### DATA BLOCK

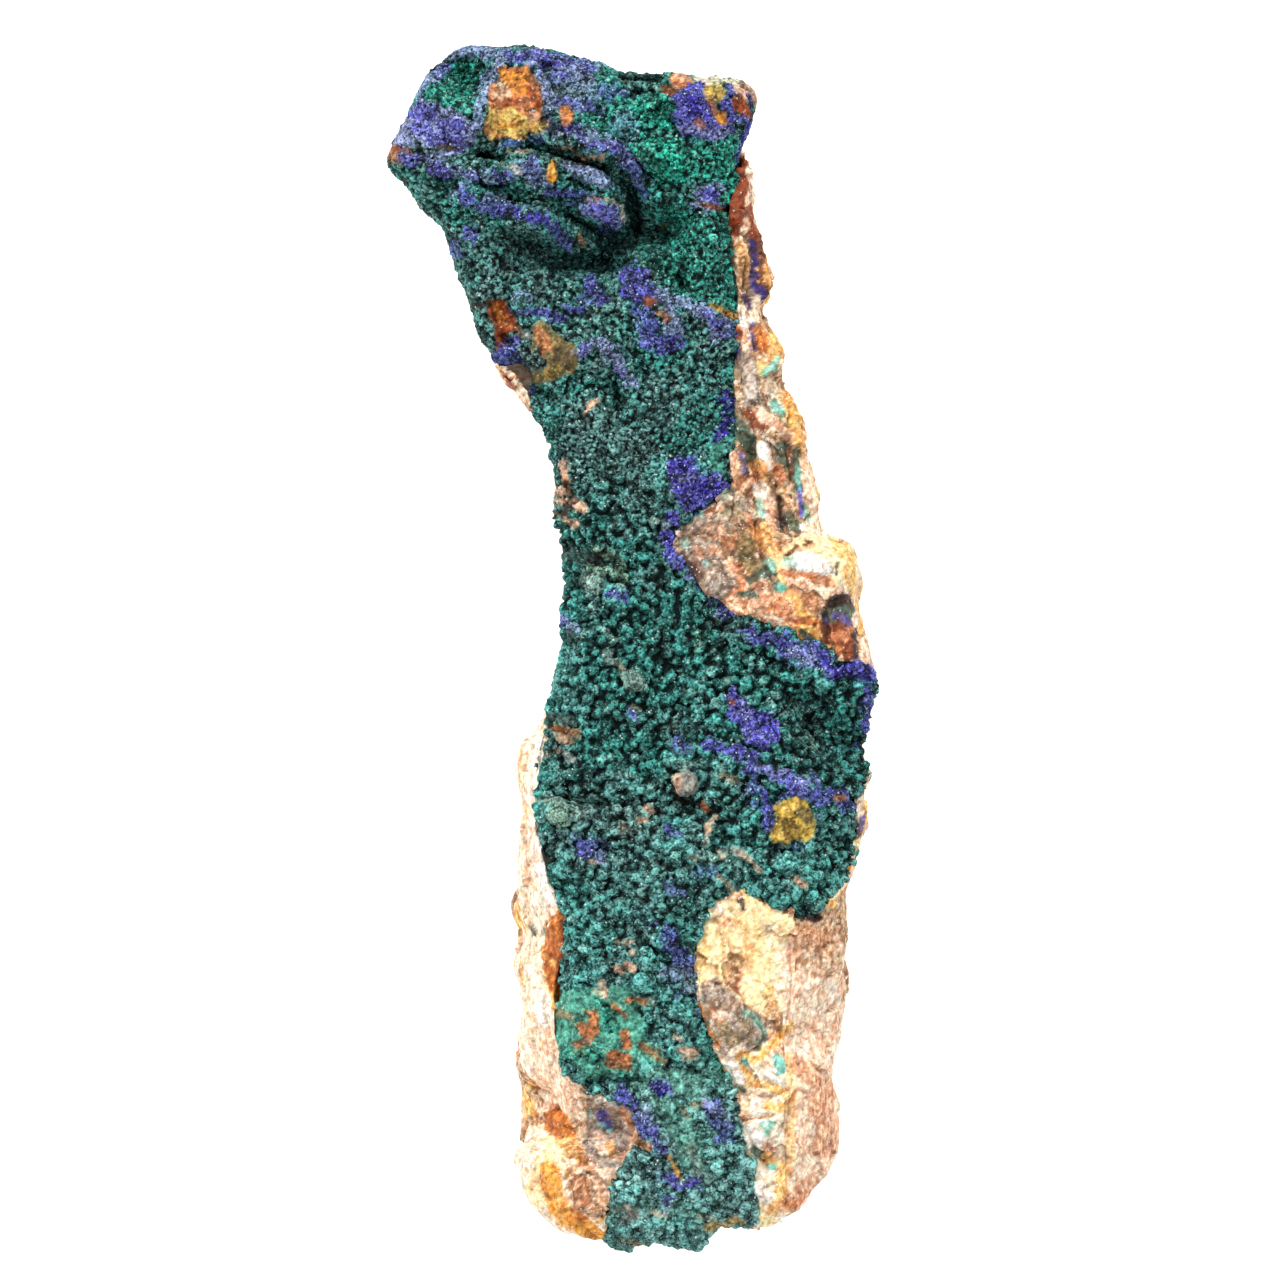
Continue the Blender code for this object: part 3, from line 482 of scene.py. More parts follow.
# The share of each change, and what it leaves of red, green and blue.
for share, left in (
    (ease(0.09, 0.0, np.abs(veins)) * 0.6 + ease(0.2, 0.5, veins) * 0.4, (1.15, 1.15, 1.15)),
    (ease(0.06, 0.0, np.abs(stains)) * 0.6 + ease(0.2, 0.5, stains) * 0.5 * (0.3 + dirt), (0.86, 0.66, 0.5)),
    (cracks * 0.6, (0.4, 0.34, 0.32)),
    (ease(0.1, 0.28, lighter) * (0.2 + 0.6 * dirt) * (1 - 0.6 * glassy), (1.26, 1.28, 1.3)),
    (ease(-0.12, -0.28, lighter) * 0.85 * (0.1 + dirt), (0.66, 0.56, 0.5)),
    (ease(0.1, 0.3, warmer) * 0.7 * (0.1 + dirt) * (1 - 0.6 * glassy), (1.06, 0.84, 0.62)),
    (ease(0.15, 0.35, cooler) * 0.8 * ease(0.4, 0.8, dirt), (0.72, 0.94, 0.86)),
    # Painted shade darkens the creases, the more where the tone is mottled, and a painted highlight lightens
    # the ridges.
    (ease(0.3, 2.0, hollow) * (0.2 + 0.6 * dirt), (0.6, 0.48, 0.4)),
    (ease(0.3, 2.0, -hollow) * 0.6, (1.1, 1.1, 1.1)),
):
    tone = tone * (1 - share[:, None] + share[:, None] * left)
pale = (ease(0.1, 0.0, np.abs(veins)) * 0.3 + ease(0.15, 0.3, lighter) * 0.3) * bright
tone = tone + pale[:, None] * ((246, 230, 208) - tone)
tone = np.minimum(tone, 241 + 0.3 * (tone - 241))
mottle, fleck = rough(places + 3.0, 1.2), rough(places + 13.0, 0.45)
mottling = 1.02 + 0.25 * mottle * (0.2 + dirt) + 0.35 * fleck * (0.15 + dirt)
specks = ease(0.32, 0.5, rough(places + 33.0, 0.5, 2)) * (0.1 + dirt)
tone = tone * np.clip(mottling - 0.35 * specks, 0.15, 1.2)[:, None]
stain(rock, "ground", daylight(tone))
stain(rock, "glassy", glassy)
stain(rock, "dirt", dirt)
rock_skin = bvhtree.BVHTree.FromObject(rock, bpy.context.evaluated_depsgraph_get())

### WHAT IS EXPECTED
Give back the data above exactly as it appears.

### FULL ANSWER
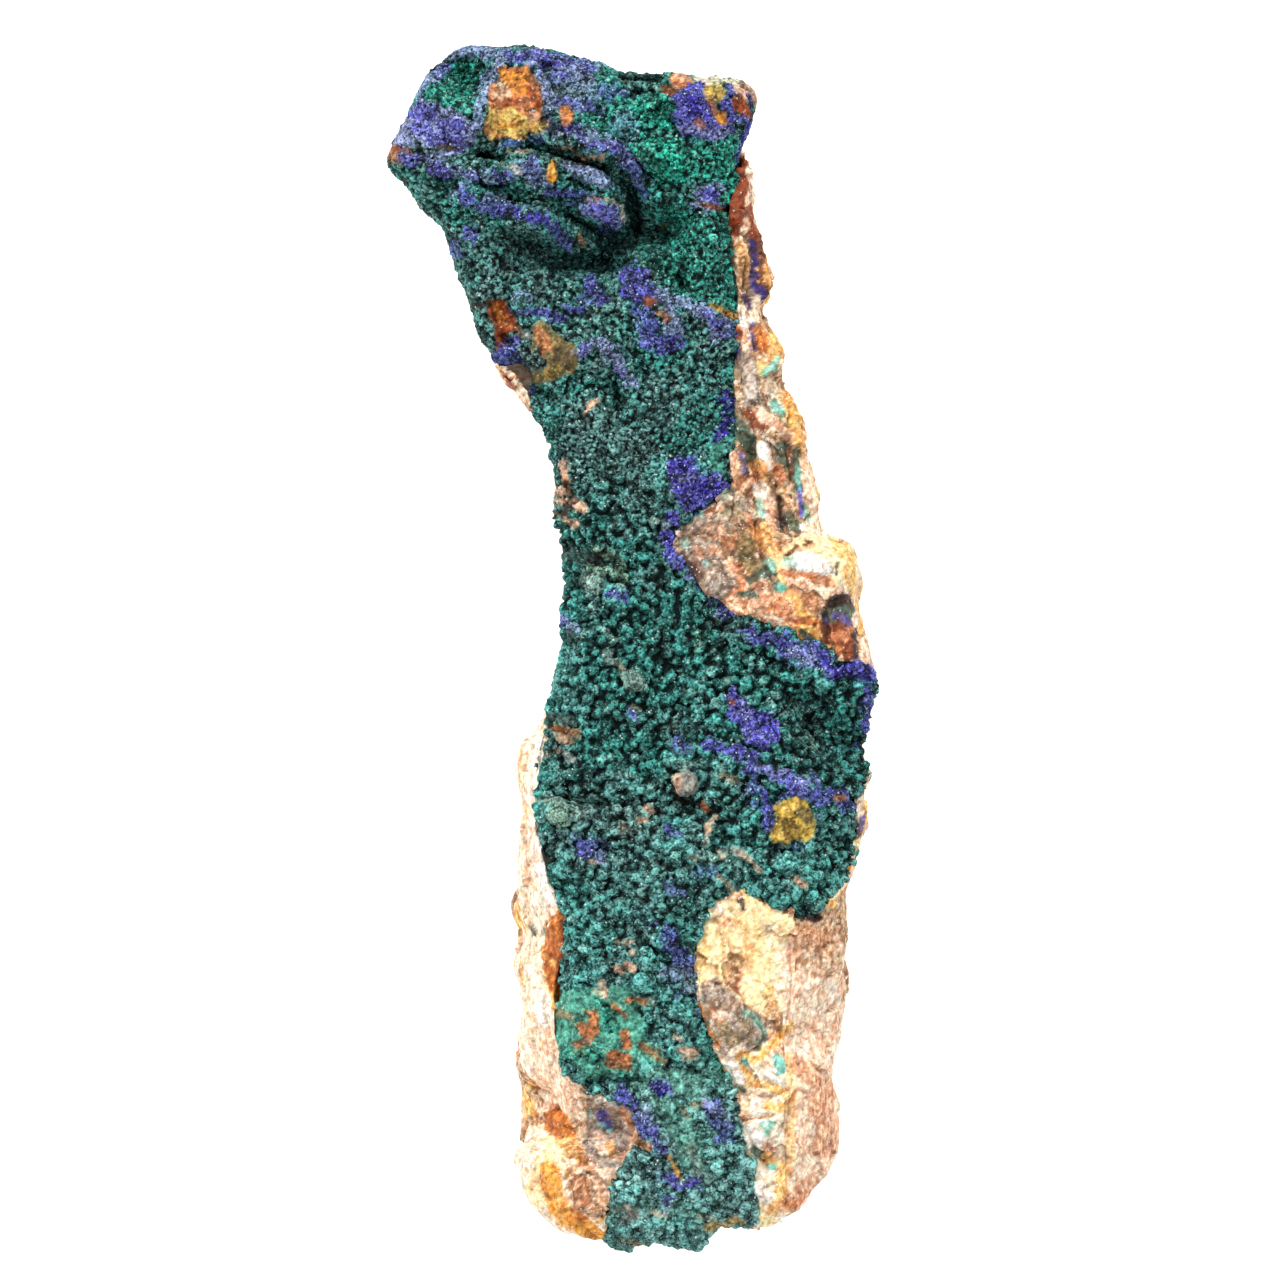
Continue the Blender code for this object: part 3, from line 482 of scene.py. More parts follow.
# The share of each change, and what it leaves of red, green and blue.
for share, left in (
    (ease(0.09, 0.0, np.abs(veins)) * 0.6 + ease(0.2, 0.5, veins) * 0.4, (1.15, 1.15, 1.15)),
    (ease(0.06, 0.0, np.abs(stains)) * 0.6 + ease(0.2, 0.5, stains) * 0.5 * (0.3 + dirt), (0.86, 0.66, 0.5)),
    (cracks * 0.6, (0.4, 0.34, 0.32)),
    (ease(0.1, 0.28, lighter) * (0.2 + 0.6 * dirt) * (1 - 0.6 * glassy), (1.26, 1.28, 1.3)),
    (ease(-0.12, -0.28, lighter) * 0.85 * (0.1 + dirt), (0.66, 0.56, 0.5)),
    (ease(0.1, 0.3, warmer) * 0.7 * (0.1 + dirt) * (1 - 0.6 * glassy), (1.06, 0.84, 0.62)),
    (ease(0.15, 0.35, cooler) * 0.8 * ease(0.4, 0.8, dirt), (0.72, 0.94, 0.86)),
    # Painted shade darkens the creases, the more where the tone is mottled, and a painted highlight lightens
    # the ridges.
    (ease(0.3, 2.0, hollow) * (0.2 + 0.6 * dirt), (0.6, 0.48, 0.4)),
    (ease(0.3, 2.0, -hollow) * 0.6, (1.1, 1.1, 1.1)),
):
    tone = tone * (1 - share[:, None] + share[:, None] * left)
pale = (ease(0.1, 0.0, np.abs(veins)) * 0.3 + ease(0.15, 0.3, lighter) * 0.3) * bright
tone = tone + pale[:, None] * ((246, 230, 208) - tone)
tone = np.minimum(tone, 241 + 0.3 * (tone - 241))
mottle, fleck = rough(places + 3.0, 1.2), rough(places + 13.0, 0.45)
mottling = 1.02 + 0.25 * mottle * (0.2 + dirt) + 0.35 * fleck * (0.15 + dirt)
specks = ease(0.32, 0.5, rough(places + 33.0, 0.5, 2)) * (0.1 + dirt)
tone = tone * np.clip(mottling - 0.35 * specks, 0.15, 1.2)[:, None]
stain(rock, "ground", daylight(tone))
stain(rock, "glassy", glassy)
stain(rock, "dirt", dirt)
rock_skin = bvhtree.BVHTree.FromObject(rock, bpy.context.evaluated_depsgraph_get())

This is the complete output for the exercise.